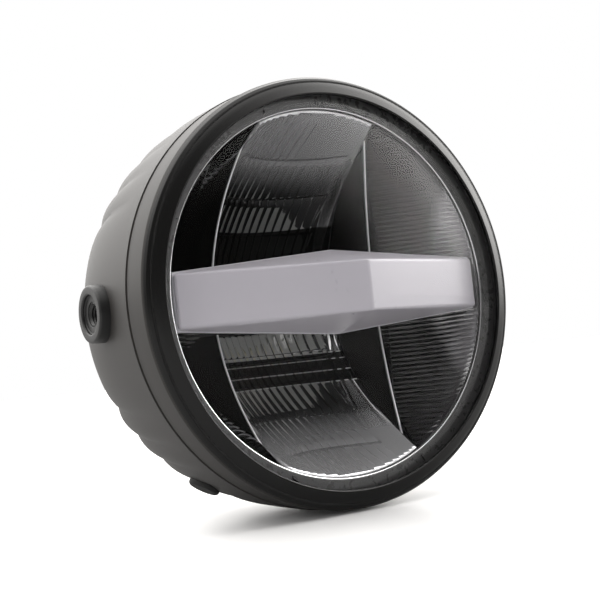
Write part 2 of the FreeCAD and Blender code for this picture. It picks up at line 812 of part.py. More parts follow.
def collect():
    left_wing, right_wing = wing_reflectors()
    board = beam_board()
    pieces = {
        "bezel_ring": bezel_ring(),
        "lens": lens(),
        "lens_gasket": lens_gasket(),
        "trim_ring": trim_ring(),
        "upper_reflector": upper_reflector(),
        "lower_reflector": lower_reflector(),
        "left_wing_reflector": left_wing,
        "right_wing_reflector": right_wing,
        "light_bar_cover": light_bar_cover(),
        "light_bar_tray": light_bar_tray(),
        "light_bar_board": light_bar_board(),
        "light_bar_leds": light_bar_leds(),
        "led_carrier": led_carrier(),
        "carrier_screws": carrier_screws(),
        "low_beam_board": board,
        "high_beam_board": mirrored_z(board),
        "low_beam_leds": beam_leds(low_beam_chips),
        "high_beam_leds": mirrored_z(beam_leds(high_beam_chips)),
        "board_screws": board_screws(),
        "driver_board": driver_board(),
        "driver_parts": driver_parts(),
        "housing_shell": with_foot_seats(housing_shell()),
        "left_side_bush": side_bush(-1),
        "right_side_bush": side_bush(1),
        "rear_cover": rear_cover(),
        "cover_seal": cover_seal(),
        "cover_screws": cover_screws(),
        "cable_grommet": cable_grommet(),
        "vent_cap": vent_cap(),
        "left_rest_foot": rest_foot(-1),
        "right_rest_foot": rest_foot(1),
    }
    pieces.update(dividers())
    return pieces


os.makedirs("parts", exist_ok=True)
for node, shape in collect().items():
    shape.exportStep("parts/" + node + ".step")
    print(node, len(shape.Solids), round(shape.Volume / 1000, 2), shape.isValid())
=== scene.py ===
import math
import bpy
import bmesh
import numpy as np
from mathutils import Matrix, Vector


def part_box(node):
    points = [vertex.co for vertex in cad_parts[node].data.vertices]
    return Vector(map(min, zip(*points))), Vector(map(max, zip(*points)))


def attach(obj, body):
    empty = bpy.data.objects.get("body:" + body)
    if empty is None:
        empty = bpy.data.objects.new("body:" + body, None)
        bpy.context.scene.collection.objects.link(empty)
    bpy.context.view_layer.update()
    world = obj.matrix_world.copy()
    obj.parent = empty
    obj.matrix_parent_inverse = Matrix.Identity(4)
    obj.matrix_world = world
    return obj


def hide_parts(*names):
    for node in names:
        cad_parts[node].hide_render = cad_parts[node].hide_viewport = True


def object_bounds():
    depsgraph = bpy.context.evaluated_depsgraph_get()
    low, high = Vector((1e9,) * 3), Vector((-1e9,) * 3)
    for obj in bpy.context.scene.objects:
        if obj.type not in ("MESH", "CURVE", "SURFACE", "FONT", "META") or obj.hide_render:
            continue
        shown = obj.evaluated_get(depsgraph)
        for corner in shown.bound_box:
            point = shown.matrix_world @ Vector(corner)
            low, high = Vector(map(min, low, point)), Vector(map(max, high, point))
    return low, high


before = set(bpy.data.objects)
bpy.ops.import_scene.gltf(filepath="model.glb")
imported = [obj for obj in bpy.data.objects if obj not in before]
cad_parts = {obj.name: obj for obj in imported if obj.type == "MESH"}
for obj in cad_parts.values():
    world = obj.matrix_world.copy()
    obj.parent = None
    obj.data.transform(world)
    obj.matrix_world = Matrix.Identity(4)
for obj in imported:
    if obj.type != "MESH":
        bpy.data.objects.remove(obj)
cadLow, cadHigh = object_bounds()
print("frame loaded:", len(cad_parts), "nodes")

mm = 0.001
skirtLength = 13.0  # bezel behind its widest circle, in mm
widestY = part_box("bezel_ring")[1].y / mm - skirtLength  # where that circle lies, in mm
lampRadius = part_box("bezel_ring")[1].x / mm
flutePitch = 3.7  # of the middle reflectors, in mm
weldGap = 2e-7  # points closer than this are one, in metres
thinGap = 1e-7  # edges shorter than this are dissolved, in metres


class Signal:
    # one output socket of a material or world; the operators add Math nodes
    def __init__(self, owner, socket):
        self.owner = owner
        self.socket = socket

    def math(self, operation, *others):
        values = {0: self}
        for place, other in enumerate(others):
            values[place + 1] = other
        return self.owner.node("ShaderNodeMath", {"operation": operation}, values)

    def __add__(self, other):
        return self.math("ADD", other)

    __radd__ = __add__

    def __mul__(self, other):
        return self.math("MULTIPLY", other)

    __rmul__ = __mul__

    def __sub__(self, other):
        return self.math("SUBTRACT", other)

    def __rsub__(self, other):
        return self.owner.node("ShaderNodeMath", {"operation": "SUBTRACT"}, {0: other, 1: self})

    def __truediv__(self, other):
        return self.math("DIVIDE", other)

    def __pow__(self, other):
        return self.math("POWER", other)

    def __abs__(self):
        return self.owner.node("ShaderNodeMath", {"operation": "ABSOLUTE"}, {0: self})

    def of(self, output):
        return Signal(self.owner, self.socket.node.outputs[output])


class Finish:
    # node tree of one material, or of the world
    def __init__(self, name, world=False):
        self.name = name
        if world:
            self.block = bpy.data.worlds.new(name)
        else:
            self.block = bpy.data.materials.new(name)
        self.block.use_nodes = True
        self.tree = self.block.node_tree
        self.tree.nodes.clear()

    def node(self, kind, settings=None, sockets=None):
        made = self.tree.nodes.new(kind)
        for key, value in (settings or {}).items():
            if key == "stops":
                self.setStops(made, value)
            else:
                setattr(made, key, value)
        for key, value in (sockets or {}).items():
            self.feed(made.inputs[key], value)
        return Signal(self, made.outputs[0]) if len(made.outputs) else made

    def setStops(self, made, stops):
        ramp = made.color_ramp.elements
        while len(ramp) < len(stops):
            ramp.new(0.5)
        for stop, (place, shade) in zip(ramp, stops):
            stop.position = place
            stop.color = (*shade, 1.0)

    def feed(self, socket, value):
        if isinstance(value, Signal):
            self.tree.links.new(value.socket, socket)
        elif isinstance(value, tuple) and socket.type == "RGBA":
            socket.default_value = (*value, 1.0)
        else:
            socket.default_value = value

    def place(self):
        return self.node("ShaderNodeTexCoord").of("Object")

    def axes(self):
        parts = self.node("ShaderNodeSeparateXYZ", None, {0: self.place()})
        return parts.of("X"), parts.of("Y"), parts.of("Z")

    def noise(self, scale, detail=2.0, rough=0.5):
        values = {"Vector": self.place(), "Scale": scale, "Detail": detail, "Roughness": rough}
        return self.node("ShaderNodeTexNoise", None, values)

    def ramp(self, share, low, high, start=0.0, end=1.0):
        settings = {"interpolation_type": "SMOOTHSTEP", "clamp": True}
        return self.node("ShaderNodeMapRange", settings, {0: share, 1: low, 2: high, 3: start, 4: end})

    def mix(self, share, first, second):
        return self.node("ShaderNodeMix", {"data_type": "RGBA"}, {0: share, 6: first, 7: second}).of(2)

    def bump(self, height, distance):
        return self.node("ShaderNodeBump", None, {"Height": height, "Distance": distance, "Strength": 1.0})

    def shader(self, **values):
        sockets = {key.replace("_", " "): value for key, value in values.items()}
        return self.node("ShaderNodeBsdfPrincipled", None, sockets)

    def show(self, shader):
        forMaterial = isinstance(self.block, bpy.types.Material)
        kind = "ShaderNodeOutputMaterial" if forMaterial else "ShaderNodeOutputWorld"
        self.node(kind, None, {"Surface": shader})
        return self.block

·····

• [Challenge]: Taking the material above, extract exactly and only the lines from the line with "for node, shape" to the line with "low, high = Vector((1e9,)", inclusive of both.

• [Solution for this exercise]:
for node, shape in collect().items():
    shape.exportStep("parts/" + node + ".step")
    print(node, len(shape.Solids), round(shape.Volume / 1000, 2), shape.isValid())
=== scene.py ===
import math
import bpy
import bmesh
import numpy as np
from mathutils import Matrix, Vector


def part_box(node):
    points = [vertex.co for vertex in cad_parts[node].data.vertices]
    return Vector(map(min, zip(*points))), Vector(map(max, zip(*points)))


def attach(obj, body):
    empty = bpy.data.objects.get("body:" + body)
    if empty is None:
        empty = bpy.data.objects.new("body:" + body, None)
        bpy.context.scene.collection.objects.link(empty)
    bpy.context.view_layer.update()
    world = obj.matrix_world.copy()
    obj.parent = empty
    obj.matrix_parent_inverse = Matrix.Identity(4)
    obj.matrix_world = world
    return obj


def hide_parts(*names):
    for node in names:
        cad_parts[node].hide_render = cad_parts[node].hide_viewport = True


def object_bounds():
    depsgraph = bpy.context.evaluated_depsgraph_get()
    low, high = Vector((1e9,) * 3), Vector((-1e9,) * 3)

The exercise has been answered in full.